I suspect that belief in Econ 101 is not only stronger among business school students (and the businessmen they become) than among ordinary people, but is also stronger today than it was in 1986. The free market ideology teaches not only that businesses can maximize profits by any legal means, but that they have a moral imperative to maximize profits by any legal means, including generating profits by imposing equivalent losses on their counterparties. (Essentially all proprietary trading fulfills this condition.) And three decades of this ideology have probably changed people’s responses to these types of questions.
More fundamentally, the 1986 paper shows that Econ 101 is diametrically opposed to human beings’ intuitive sense of fairness. Yet public policy largely follows the dictates of Econ 101. Is that a good thing?”
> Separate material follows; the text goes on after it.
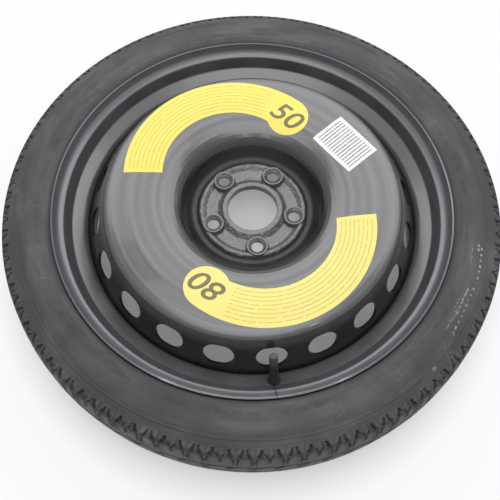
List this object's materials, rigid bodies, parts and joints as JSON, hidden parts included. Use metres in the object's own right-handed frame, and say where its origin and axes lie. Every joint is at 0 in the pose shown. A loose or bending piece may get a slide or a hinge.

Beezer here. Somewhere there is a nexus here that helps explain the deep conflicts we now see in our political atmosphere. Small towns as described by Thoma would necessarily be very wary of government regulation because the small town intimacy takes care of what might otherwise require regulation. They’d be conservative about ‘big government’ in other words. Forgetting, of course, that small agrarian towns wouldn’t exist today without Agriculture subsidies.
And econ 101 posits that price is the only factor needed to ‘clear a market’ effectively. Forget that the real world might want to ‘clear’ the market a little less efficiently in order to protect a large portion of its citizens–to protect the commonweal.